[CAD and scene scripts]

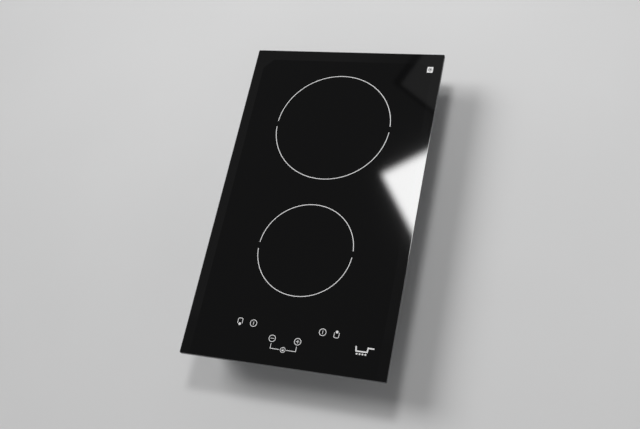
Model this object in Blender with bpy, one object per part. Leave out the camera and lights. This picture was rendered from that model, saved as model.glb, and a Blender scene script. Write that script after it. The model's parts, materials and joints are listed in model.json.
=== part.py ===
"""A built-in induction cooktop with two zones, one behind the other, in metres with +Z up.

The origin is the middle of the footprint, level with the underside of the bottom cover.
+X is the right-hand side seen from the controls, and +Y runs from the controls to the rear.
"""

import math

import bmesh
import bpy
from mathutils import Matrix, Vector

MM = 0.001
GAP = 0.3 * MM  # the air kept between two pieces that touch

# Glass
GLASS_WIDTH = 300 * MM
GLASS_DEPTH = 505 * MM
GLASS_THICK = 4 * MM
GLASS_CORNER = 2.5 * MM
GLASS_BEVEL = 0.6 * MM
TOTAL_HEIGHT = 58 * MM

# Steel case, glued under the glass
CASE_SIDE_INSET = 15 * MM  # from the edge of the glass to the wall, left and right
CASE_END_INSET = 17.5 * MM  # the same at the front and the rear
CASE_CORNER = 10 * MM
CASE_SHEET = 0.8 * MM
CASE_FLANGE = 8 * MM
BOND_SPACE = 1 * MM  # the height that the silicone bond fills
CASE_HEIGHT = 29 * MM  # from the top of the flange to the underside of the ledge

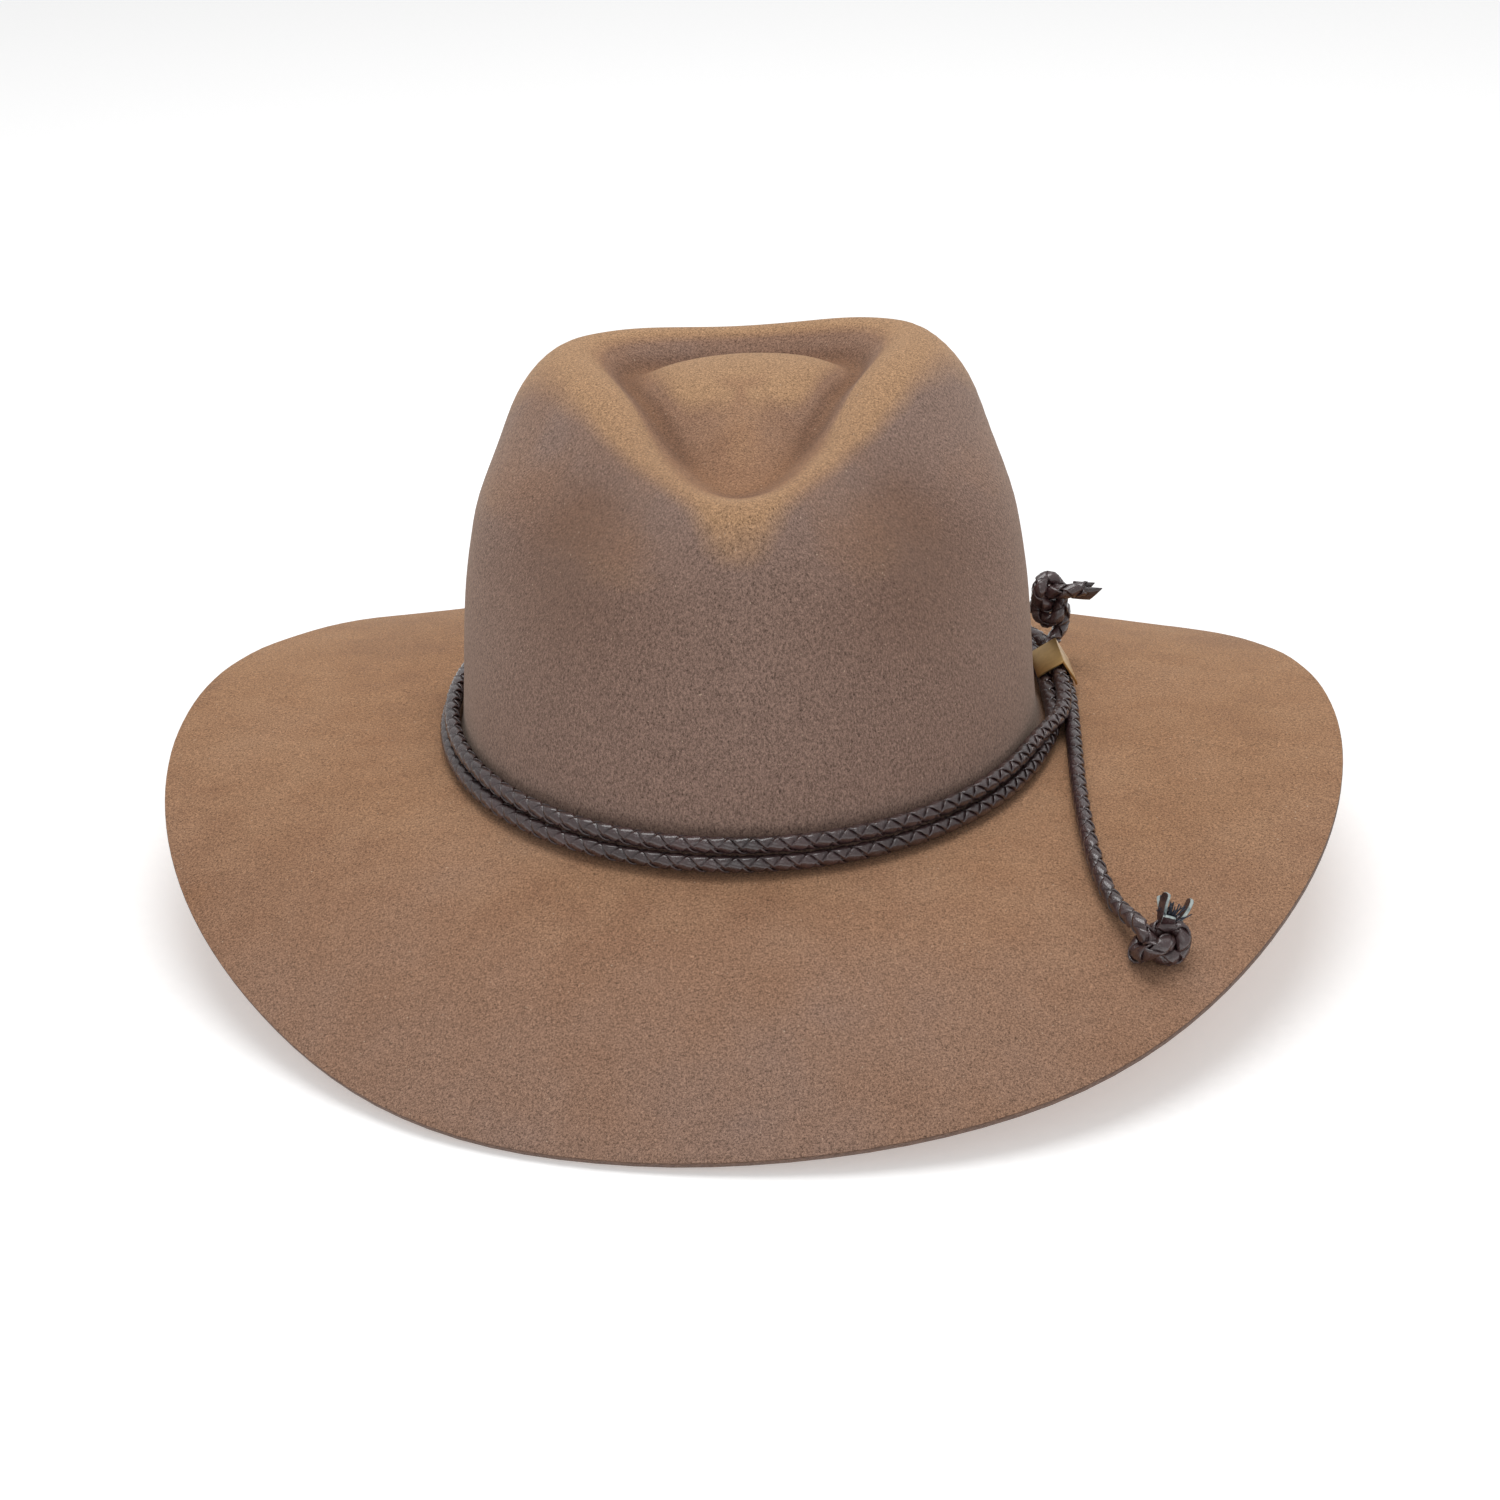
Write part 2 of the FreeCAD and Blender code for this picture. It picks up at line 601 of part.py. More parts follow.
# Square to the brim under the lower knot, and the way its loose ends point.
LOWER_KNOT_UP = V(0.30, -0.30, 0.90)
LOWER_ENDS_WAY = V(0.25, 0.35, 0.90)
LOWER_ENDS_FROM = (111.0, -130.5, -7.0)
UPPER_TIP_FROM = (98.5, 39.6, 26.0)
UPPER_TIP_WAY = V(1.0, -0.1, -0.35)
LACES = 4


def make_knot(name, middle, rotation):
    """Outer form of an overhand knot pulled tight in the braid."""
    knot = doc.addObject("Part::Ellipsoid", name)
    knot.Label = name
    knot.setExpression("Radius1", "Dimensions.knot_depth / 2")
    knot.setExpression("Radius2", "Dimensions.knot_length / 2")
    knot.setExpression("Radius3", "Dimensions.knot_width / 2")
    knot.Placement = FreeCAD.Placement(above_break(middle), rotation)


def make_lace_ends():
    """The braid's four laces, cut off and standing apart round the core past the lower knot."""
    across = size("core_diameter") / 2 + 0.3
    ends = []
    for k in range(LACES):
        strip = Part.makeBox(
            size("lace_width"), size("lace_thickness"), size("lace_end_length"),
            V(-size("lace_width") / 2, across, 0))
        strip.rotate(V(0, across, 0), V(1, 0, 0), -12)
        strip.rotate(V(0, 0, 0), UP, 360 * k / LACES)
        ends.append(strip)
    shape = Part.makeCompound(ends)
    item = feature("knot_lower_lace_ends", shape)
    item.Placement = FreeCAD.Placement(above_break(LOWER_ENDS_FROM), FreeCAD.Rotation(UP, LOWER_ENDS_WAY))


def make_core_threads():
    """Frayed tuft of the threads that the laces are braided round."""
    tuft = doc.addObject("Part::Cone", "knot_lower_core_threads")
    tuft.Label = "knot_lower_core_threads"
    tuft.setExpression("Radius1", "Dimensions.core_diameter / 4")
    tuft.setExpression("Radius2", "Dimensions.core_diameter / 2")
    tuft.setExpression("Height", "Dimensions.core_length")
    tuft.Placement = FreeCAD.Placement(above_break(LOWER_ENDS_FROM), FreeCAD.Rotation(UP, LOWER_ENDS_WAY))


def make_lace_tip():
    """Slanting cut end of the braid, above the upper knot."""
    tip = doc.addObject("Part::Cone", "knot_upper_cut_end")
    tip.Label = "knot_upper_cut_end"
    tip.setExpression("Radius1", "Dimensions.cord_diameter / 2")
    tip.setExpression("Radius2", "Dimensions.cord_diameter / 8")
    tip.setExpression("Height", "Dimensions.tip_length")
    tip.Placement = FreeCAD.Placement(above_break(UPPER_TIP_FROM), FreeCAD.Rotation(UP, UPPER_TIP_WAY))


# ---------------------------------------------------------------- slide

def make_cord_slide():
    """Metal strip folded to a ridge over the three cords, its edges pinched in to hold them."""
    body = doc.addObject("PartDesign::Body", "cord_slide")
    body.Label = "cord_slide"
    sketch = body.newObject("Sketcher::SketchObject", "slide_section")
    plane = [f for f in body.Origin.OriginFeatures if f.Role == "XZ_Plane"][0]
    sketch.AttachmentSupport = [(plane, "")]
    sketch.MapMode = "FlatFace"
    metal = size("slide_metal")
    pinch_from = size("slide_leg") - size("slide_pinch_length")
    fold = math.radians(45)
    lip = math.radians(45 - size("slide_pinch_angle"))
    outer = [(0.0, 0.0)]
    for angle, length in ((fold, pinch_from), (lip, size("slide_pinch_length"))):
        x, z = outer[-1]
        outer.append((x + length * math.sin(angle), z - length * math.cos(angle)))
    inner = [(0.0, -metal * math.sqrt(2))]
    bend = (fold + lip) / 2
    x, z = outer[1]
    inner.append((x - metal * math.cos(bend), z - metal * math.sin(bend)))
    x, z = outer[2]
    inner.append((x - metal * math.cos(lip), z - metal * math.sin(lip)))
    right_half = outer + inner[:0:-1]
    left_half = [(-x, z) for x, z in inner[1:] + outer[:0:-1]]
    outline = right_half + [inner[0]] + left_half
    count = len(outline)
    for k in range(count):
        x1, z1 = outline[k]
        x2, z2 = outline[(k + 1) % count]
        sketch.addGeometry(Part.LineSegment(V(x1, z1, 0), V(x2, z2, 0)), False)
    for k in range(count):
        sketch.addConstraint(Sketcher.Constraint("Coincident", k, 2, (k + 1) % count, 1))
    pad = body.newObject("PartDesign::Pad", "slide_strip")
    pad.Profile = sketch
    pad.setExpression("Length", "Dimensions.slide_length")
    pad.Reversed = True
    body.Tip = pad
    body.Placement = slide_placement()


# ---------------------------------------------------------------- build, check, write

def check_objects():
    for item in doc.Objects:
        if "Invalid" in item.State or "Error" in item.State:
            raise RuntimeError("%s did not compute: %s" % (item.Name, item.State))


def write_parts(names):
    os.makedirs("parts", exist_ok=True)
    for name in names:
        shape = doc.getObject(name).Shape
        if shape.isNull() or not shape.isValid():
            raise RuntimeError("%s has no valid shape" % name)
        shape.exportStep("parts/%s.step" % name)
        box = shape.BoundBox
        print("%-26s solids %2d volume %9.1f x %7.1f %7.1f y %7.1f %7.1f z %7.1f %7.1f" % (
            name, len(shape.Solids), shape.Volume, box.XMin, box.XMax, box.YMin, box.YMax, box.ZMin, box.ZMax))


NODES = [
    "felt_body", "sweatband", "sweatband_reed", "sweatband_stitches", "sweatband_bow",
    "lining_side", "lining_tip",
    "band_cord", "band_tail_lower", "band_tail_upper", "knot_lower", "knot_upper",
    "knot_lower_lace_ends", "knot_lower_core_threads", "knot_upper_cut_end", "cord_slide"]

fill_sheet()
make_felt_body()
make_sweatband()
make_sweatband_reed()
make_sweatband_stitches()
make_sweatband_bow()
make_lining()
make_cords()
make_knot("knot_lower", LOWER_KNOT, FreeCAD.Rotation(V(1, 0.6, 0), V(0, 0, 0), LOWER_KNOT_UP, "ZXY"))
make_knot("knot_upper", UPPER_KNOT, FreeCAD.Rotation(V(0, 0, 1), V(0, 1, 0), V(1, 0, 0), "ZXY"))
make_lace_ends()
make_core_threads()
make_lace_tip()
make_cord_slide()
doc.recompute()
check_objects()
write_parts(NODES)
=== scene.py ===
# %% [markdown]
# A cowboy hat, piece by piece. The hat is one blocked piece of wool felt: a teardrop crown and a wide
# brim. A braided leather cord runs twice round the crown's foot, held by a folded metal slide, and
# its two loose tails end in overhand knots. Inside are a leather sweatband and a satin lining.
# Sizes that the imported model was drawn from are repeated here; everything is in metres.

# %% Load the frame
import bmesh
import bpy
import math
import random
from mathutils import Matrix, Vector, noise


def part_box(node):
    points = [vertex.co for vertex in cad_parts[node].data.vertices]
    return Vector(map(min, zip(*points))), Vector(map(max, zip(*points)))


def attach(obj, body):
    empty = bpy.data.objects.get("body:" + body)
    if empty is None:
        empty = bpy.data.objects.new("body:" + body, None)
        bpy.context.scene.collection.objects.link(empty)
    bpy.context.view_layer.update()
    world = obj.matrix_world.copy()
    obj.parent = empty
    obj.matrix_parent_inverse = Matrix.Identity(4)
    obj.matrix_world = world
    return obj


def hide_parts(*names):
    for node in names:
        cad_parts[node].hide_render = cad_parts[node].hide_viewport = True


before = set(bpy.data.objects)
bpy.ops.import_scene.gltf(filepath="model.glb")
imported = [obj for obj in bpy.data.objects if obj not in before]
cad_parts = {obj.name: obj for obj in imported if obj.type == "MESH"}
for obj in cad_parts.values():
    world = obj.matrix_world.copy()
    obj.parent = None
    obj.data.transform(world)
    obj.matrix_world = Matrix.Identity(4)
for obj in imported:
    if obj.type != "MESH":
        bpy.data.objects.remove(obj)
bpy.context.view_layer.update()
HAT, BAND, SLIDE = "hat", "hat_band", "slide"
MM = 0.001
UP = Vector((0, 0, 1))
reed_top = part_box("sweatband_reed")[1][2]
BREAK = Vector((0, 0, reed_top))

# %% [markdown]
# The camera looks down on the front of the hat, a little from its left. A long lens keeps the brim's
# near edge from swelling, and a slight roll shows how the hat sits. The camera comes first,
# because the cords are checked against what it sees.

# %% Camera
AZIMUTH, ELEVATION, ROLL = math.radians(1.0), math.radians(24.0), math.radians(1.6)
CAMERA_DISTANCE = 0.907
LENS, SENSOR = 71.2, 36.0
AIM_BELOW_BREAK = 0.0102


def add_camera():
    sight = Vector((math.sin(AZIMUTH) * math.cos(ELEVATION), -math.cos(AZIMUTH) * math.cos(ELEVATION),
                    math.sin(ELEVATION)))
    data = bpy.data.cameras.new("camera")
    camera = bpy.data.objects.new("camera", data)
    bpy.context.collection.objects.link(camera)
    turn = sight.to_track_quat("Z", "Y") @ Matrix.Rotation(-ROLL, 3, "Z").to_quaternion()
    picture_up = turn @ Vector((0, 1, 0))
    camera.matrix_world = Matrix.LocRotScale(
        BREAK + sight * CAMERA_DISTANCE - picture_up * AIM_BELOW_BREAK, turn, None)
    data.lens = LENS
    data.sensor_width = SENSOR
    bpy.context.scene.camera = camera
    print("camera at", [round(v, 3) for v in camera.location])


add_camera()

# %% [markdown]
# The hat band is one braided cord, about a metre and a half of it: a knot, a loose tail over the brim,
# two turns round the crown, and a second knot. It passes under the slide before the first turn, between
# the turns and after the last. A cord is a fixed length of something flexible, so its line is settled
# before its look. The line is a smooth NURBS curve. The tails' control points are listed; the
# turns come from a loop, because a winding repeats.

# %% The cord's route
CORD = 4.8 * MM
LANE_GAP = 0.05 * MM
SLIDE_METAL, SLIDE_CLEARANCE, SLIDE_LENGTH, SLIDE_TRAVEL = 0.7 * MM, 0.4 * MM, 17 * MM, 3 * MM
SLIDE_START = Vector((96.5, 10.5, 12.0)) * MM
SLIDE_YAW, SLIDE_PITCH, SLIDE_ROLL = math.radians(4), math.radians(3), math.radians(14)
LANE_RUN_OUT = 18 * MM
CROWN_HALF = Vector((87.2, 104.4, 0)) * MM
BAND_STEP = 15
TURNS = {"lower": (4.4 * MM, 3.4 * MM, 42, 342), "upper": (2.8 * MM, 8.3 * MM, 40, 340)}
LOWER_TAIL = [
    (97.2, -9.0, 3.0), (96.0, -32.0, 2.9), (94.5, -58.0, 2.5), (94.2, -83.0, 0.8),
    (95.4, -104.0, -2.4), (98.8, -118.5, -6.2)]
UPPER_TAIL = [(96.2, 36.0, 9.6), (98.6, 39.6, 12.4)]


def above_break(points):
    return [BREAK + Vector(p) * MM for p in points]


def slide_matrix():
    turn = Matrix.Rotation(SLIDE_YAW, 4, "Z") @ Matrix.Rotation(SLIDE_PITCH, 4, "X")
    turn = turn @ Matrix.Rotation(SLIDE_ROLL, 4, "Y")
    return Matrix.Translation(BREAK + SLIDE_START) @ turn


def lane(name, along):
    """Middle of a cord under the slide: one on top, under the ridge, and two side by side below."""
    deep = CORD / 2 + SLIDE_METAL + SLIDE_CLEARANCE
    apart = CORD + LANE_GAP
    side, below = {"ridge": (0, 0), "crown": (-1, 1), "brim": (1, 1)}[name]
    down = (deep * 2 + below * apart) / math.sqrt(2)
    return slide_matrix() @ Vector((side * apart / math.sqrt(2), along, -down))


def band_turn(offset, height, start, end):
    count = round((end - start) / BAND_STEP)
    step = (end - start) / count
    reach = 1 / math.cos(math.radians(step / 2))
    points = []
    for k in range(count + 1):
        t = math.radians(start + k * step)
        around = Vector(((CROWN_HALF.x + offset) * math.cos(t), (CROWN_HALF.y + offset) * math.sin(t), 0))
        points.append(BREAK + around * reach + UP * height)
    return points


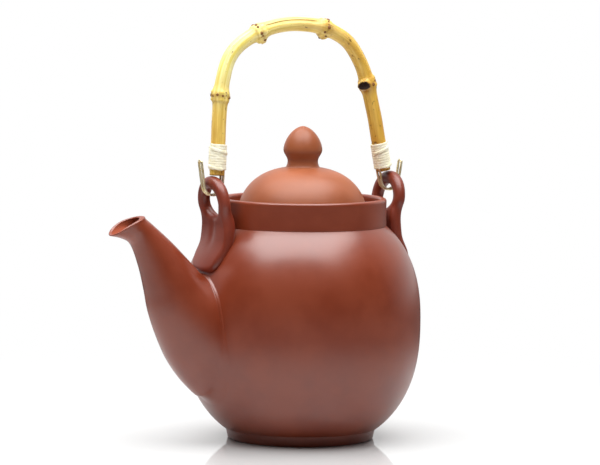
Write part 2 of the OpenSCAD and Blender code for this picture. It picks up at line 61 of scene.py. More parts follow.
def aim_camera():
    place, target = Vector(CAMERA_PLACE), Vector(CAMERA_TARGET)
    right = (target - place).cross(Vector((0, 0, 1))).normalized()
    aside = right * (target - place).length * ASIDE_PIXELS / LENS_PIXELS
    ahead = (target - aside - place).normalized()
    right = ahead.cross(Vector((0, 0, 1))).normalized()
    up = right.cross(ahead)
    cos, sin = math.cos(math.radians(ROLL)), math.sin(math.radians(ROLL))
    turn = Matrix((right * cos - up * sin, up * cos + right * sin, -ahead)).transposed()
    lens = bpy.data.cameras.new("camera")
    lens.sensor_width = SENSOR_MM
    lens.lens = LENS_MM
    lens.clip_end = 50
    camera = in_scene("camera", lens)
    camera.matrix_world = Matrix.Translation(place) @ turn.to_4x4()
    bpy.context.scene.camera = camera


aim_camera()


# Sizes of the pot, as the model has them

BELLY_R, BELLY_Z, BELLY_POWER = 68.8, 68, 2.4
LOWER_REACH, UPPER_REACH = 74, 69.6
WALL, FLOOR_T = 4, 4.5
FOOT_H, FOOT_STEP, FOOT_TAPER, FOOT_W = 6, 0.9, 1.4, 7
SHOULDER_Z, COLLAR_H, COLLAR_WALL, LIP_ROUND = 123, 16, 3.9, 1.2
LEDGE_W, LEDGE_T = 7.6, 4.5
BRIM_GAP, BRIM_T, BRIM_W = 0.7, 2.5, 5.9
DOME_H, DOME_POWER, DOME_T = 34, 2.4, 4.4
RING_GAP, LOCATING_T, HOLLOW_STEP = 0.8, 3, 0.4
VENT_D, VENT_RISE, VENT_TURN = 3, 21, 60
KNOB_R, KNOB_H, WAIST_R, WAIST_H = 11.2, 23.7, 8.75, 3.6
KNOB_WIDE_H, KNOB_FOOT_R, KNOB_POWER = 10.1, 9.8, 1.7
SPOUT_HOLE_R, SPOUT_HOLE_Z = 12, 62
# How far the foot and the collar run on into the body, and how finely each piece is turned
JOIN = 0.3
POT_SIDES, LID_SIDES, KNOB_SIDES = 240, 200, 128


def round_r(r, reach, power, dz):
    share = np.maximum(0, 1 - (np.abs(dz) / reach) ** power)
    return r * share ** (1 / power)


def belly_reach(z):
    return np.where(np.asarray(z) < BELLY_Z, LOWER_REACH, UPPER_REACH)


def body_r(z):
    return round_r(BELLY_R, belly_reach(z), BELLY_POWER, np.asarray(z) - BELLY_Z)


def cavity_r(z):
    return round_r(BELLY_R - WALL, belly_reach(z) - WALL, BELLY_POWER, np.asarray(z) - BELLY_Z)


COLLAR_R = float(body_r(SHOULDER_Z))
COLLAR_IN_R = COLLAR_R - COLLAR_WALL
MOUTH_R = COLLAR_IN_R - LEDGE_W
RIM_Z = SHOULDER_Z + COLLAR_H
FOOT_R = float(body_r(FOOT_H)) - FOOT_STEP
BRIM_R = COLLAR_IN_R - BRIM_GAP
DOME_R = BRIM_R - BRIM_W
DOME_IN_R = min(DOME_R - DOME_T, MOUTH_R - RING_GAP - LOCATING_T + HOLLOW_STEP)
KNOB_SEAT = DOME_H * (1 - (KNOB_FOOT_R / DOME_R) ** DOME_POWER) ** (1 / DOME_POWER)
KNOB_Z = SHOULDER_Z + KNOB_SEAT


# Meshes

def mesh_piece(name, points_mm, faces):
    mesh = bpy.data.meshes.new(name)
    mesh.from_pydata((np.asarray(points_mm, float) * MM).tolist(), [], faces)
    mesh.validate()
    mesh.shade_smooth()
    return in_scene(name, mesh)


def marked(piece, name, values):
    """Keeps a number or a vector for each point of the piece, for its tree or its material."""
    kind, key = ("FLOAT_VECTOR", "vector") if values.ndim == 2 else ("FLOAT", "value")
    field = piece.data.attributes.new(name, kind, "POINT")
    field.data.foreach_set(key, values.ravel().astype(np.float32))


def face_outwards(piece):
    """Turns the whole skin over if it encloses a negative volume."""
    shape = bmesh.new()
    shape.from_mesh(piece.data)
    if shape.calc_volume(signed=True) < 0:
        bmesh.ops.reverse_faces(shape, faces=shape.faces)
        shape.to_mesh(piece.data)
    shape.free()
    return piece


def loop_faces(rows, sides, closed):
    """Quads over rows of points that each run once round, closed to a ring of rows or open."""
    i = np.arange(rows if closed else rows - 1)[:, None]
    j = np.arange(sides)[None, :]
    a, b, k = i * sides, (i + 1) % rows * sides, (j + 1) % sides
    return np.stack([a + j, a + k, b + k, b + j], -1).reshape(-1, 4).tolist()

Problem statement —
Above are records; repeat only the lines starting at the line with "fill_sheet()" and ending at the line with "# its two loose", exactly as they appear, both included.

Full response —
fill_sheet()
make_felt_body()
make_sweatband()
make_sweatband_reed()
make_sweatband_stitches()
make_sweatband_bow()
make_lining()
make_cords()
make_knot("knot_lower", LOWER_KNOT, FreeCAD.Rotation(V(1, 0.6, 0), V(0, 0, 0), LOWER_KNOT_UP, "ZXY"))
make_knot("knot_upper", UPPER_KNOT, FreeCAD.Rotation(V(0, 0, 1), V(0, 1, 0), V(1, 0, 0), "ZXY"))
make_lace_ends()
make_core_threads()
make_lace_tip()
make_cord_slide()
doc.recompute()
check_objects()
write_parts(NODES)
=== scene.py ===
# %% [markdown]
# A cowboy hat, piece by piece. The hat is one blocked piece of wool felt: a teardrop crown and a wide
# brim. A braided leather cord runs twice round the crown's foot, held by a folded metal slide, and
# its two loose tails end in overhand knots. Inside are a leather sweatband and a satin lining.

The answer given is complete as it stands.